The data below is to be returned in full and exactly.
◇ ◇ ◇ ◇
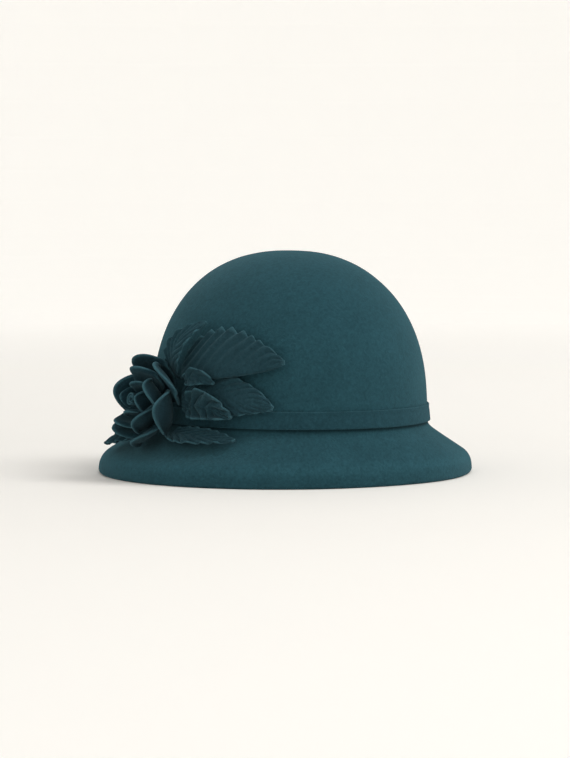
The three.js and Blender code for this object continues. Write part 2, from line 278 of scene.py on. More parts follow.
class HatForm:
    """The outer face of the blocked felt: a side outline, and an oval through each point of it."""

    def __init__(self, block):
        self.block = block
        crown = self._crown_outline()
        self.points = crown + self._brim_outline()
        self.runs = [0.0]
        for here, after in zip(self.points, self.points[1:]):
            self.runs.append(self.runs[-1] + (after - here).length)
        self.crown_length = self.runs[len(crown) - 1]
        self.brim_length = self.runs[-1] - self.crown_length
        self.crest_rise = -(self.brim_length - (block.crest_height - block.edge_height))

    def _crown_outline(self, steps=240):
        block = self.block
        points = []
        for i in range(steps + 1):
            up = (math.pi / 2) * (1 - i / steps)
            out = max(0.0, math.cos(up)) ** (2 / block.dome_round)
            high = math.sin(up) ** (2 / block.dome_fall) if i < steps else 0.0
            x, y = block.crown_half_width * out, block.break_height + block.crown_height * high
            points.append(Vector((x, y)))
        return points

    def _brim_outline(self):
        block = self.block
        rim = block.crown_half_width + block.brim_side
        corner = Vector((block.crown_half_width + BREAK_OUT, block.break_height - block.break_bend))
        crest = Vector((rim - block.crest_in, block.crest_height))
        edge = Vector((rim, block.edge_height))
        slope, fall = (crest - corner).normalized(), (edge - crest).normalized()
        start = Vector((block.crown_half_width, block.break_height))
        after_break = corner + slope * 2 * block.break_bend
        before_crest, after_crest = crest - slope * block.crest_bend, crest + fall * block.crest_bend
        line = bend(start, corner, after_break, steps=12)
        line += bend(after_break, after_break.lerp(before_crest, 0.5), before_crest, steps=20)
        line += bend(before_crest, crest, after_crest, steps=24)
        return line + [edge]

    def outline(self, rise):
        """The side outline's point at a distance up from the break, or down from it if negative."""
        run = min(max(self.crown_length - rise, 0.0), self.runs[-1])
        i = min(max(bisect.bisect_right(self.runs, run), 1), len(self.runs) - 1)
        share = (run - self.runs[i - 1]) / (self.runs[i] - self.runs[i - 1])
        return self.points[i - 1].lerp(self.points[i], share)

    def half_sizes(self, rise):
        return self._oval(self.outline(rise).x)[:2]

    def _oval(self, half_width):
        block = self.block
        out = max(0.0, half_width - block.crown_half_width) / block.brim_side
        scale = block.crown_half_length / block.crown_half_width
        half_length = min(half_width, block.crown_half_width) * scale
        half_length += out * (block.brim_front + block.brim_back) / 2
        return half_width, half_length, block.centre_y + out * (block.brim_back - block.brim_front) / 2

    def _on_oval(self, point, turn):
        half_width, half_length, centre_y = self._oval(point.x)
        x = self.block.centre_x + half_width * math.sin(turn)
        return Vector((x, centre_y - half_length * math.cos(turn), point.y))

    def place(self, turn, rise, lift=0.0, span=FELT_SPAN):
        """A point over the felt: turn from the front towards the wearer's left, lift square to the felt.
        A stiff piece bridges the bends that are shorter than its span."""
        above, middle, below = (self.outline(rise + step) for step in (span, 0, -span))
        if span > FELT_SPAN:
            middle = (above + middle * 2 + below) / 4
        over = self._on_oval(middle, turn)
        down = self._on_oval(below, turn) - self._on_oval(above, turn)
        sideways = self._on_oval(middle, turn + NEARBY) - self._on_oval(middle, turn - NEARBY)
        out = down.cross(sideways)
        out = out.normalized() if out.length > NOTHING else Vector((0, 0, 1))
        uneven = noise.noise(over * COARSE_SCALE) + FINE_SHARE * noise.noise(over * FINE_SCALE)
        swell = noise.noise(Vector((over.x * WAVE_SCALE, over.y * WAVE_SCALE, WAVE_SEED)))
        wave = smooth(-rise / WAVE_REACH) * self.block.brim_wave * swell
        return over + out * (lift + self.block.unevenness * uneven + wave)


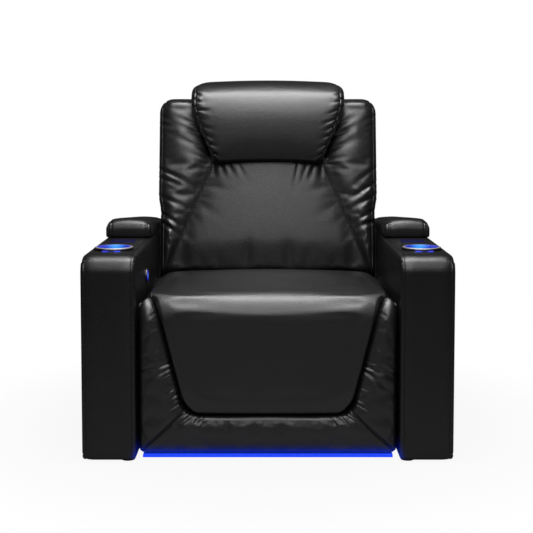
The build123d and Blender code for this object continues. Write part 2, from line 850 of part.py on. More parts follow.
◇ ◇ ◇ ◇
• [PROBLEM SOLUTION]:
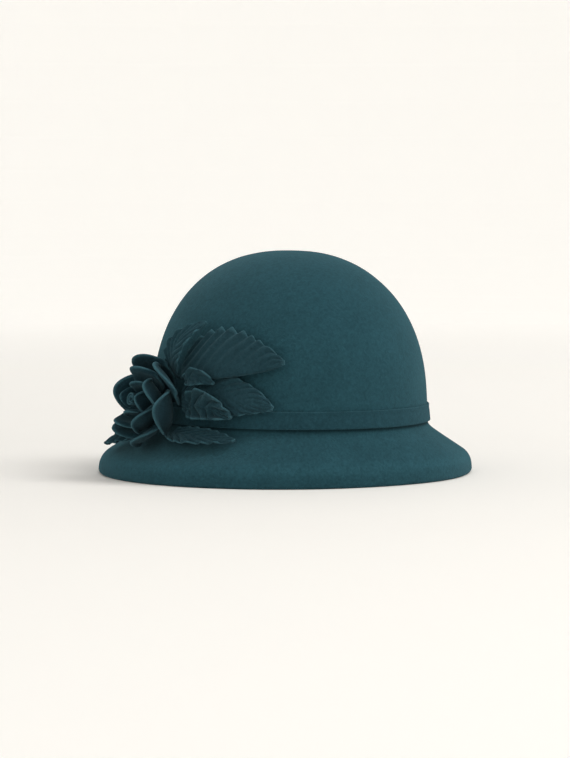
The three.js and Blender code for this object continues. Write part 2, from line 278 of scene.py on. More parts follow.
class HatForm:
    """The outer face of the blocked felt: a side outline, and an oval through each point of it."""

    def __init__(self, block):
        self.block = block
        crown = self._crown_outline()
        self.points = crown + self._brim_outline()
        self.runs = [0.0]
        for here, after in zip(self.points, self.points[1:]):
            self.runs.append(self.runs[-1] + (after - here).length)
        self.crown_length = self.runs[len(crown) - 1]
        self.brim_length = self.runs[-1] - self.crown_length
        self.crest_rise = -(self.brim_length - (block.crest_height - block.edge_height))

    def _crown_outline(self, steps=240):
        block = self.block
        points = []
        for i in range(steps + 1):
            up = (math.pi / 2) * (1 - i / steps)
            out = max(0.0, math.cos(up)) ** (2 / block.dome_round)
            high = math.sin(up) ** (2 / block.dome_fall) if i < steps else 0.0
            x, y = block.crown_half_width * out, block.break_height + block.crown_height * high
            points.append(Vector((x, y)))
        return points

    def _brim_outline(self):
        block = self.block
        rim = block.crown_half_width + block.brim_side
        corner = Vector((block.crown_half_width + BREAK_OUT, block.break_height - block.break_bend))
        crest = Vector((rim - block.crest_in, block.crest_height))
        edge = Vector((rim, block.edge_height))
        slope, fall = (crest - corner).normalized(), (edge - crest).normalized()
        start = Vector((block.crown_half_width, block.break_height))
        after_break = corner + slope * 2 * block.break_bend
        before_crest, after_crest = crest - slope * block.crest_bend, crest + fall * block.crest_bend
        line = bend(start, corner, after_break, steps=12)
        line += bend(after_break, after_break.lerp(before_crest, 0.5), before_crest, steps=20)
        line += bend(before_crest, crest, after_crest, steps=24)
        return line + [edge]

    def outline(self, rise):
        """The side outline's point at a distance up from the break, or down from it if negative."""
        run = min(max(self.crown_length - rise, 0.0), self.runs[-1])
        i = min(max(bisect.bisect_right(self.runs, run), 1), len(self.runs) - 1)
        share = (run - self.runs[i - 1]) / (self.runs[i] - self.runs[i - 1])
        return self.points[i - 1].lerp(self.points[i], share)

    def half_sizes(self, rise):
        return self._oval(self.outline(rise).x)[:2]

    def _oval(self, half_width):
        block = self.block
        out = max(0.0, half_width - block.crown_half_width) / block.brim_side
        scale = block.crown_half_length / block.crown_half_width
        half_length = min(half_width, block.crown_half_width) * scale
        half_length += out * (block.brim_front + block.brim_back) / 2
        return half_width, half_length, block.centre_y + out * (block.brim_back - block.brim_front) / 2

    def _on_oval(self, point, turn):
        half_width, half_length, centre_y = self._oval(point.x)
        x = self.block.centre_x + half_width * math.sin(turn)
        return Vector((x, centre_y - half_length * math.cos(turn), point.y))

    def place(self, turn, rise, lift=0.0, span=FELT_SPAN):
        """A point over the felt: turn from the front towards the wearer's left, lift square to the felt.
        A stiff piece bridges the bends that are shorter than its span."""
        above, middle, below = (self.outline(rise + step) for step in (span, 0, -span))
        if span > FELT_SPAN:
            middle = (above + middle * 2 + below) / 4
        over = self._on_oval(middle, turn)
        down = self._on_oval(below, turn) - self._on_oval(above, turn)
        sideways = self._on_oval(middle, turn + NEARBY) - self._on_oval(middle, turn - NEARBY)
        out = down.cross(sideways)
        out = out.normalized() if out.length > NOTHING else Vector((0, 0, 1))
        uneven = noise.noise(over * COARSE_SCALE) + FINE_SHARE * noise.noise(over * FINE_SCALE)
        swell = noise.noise(Vector((over.x * WAVE_SCALE, over.y * WAVE_SCALE, WAVE_SEED)))
        wave = smooth(-rise / WAVE_REACH) * self.block.brim_wave * swell
        return over + out * (lift + self.block.unevenness * uneven + wave)


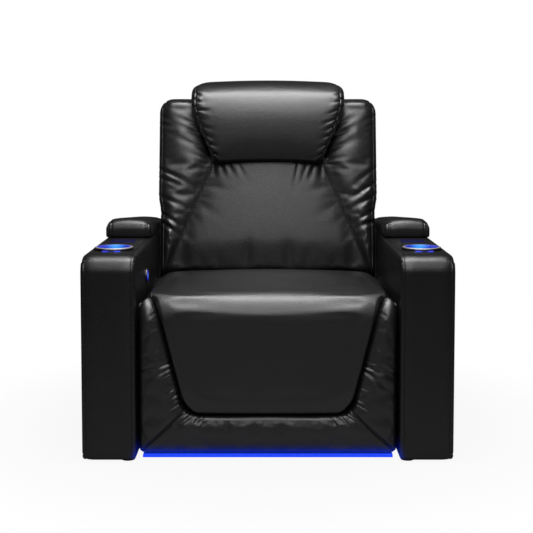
The build123d and Blender code for this object continues. Write part 2, from line 850 of part.py on. More parts follow.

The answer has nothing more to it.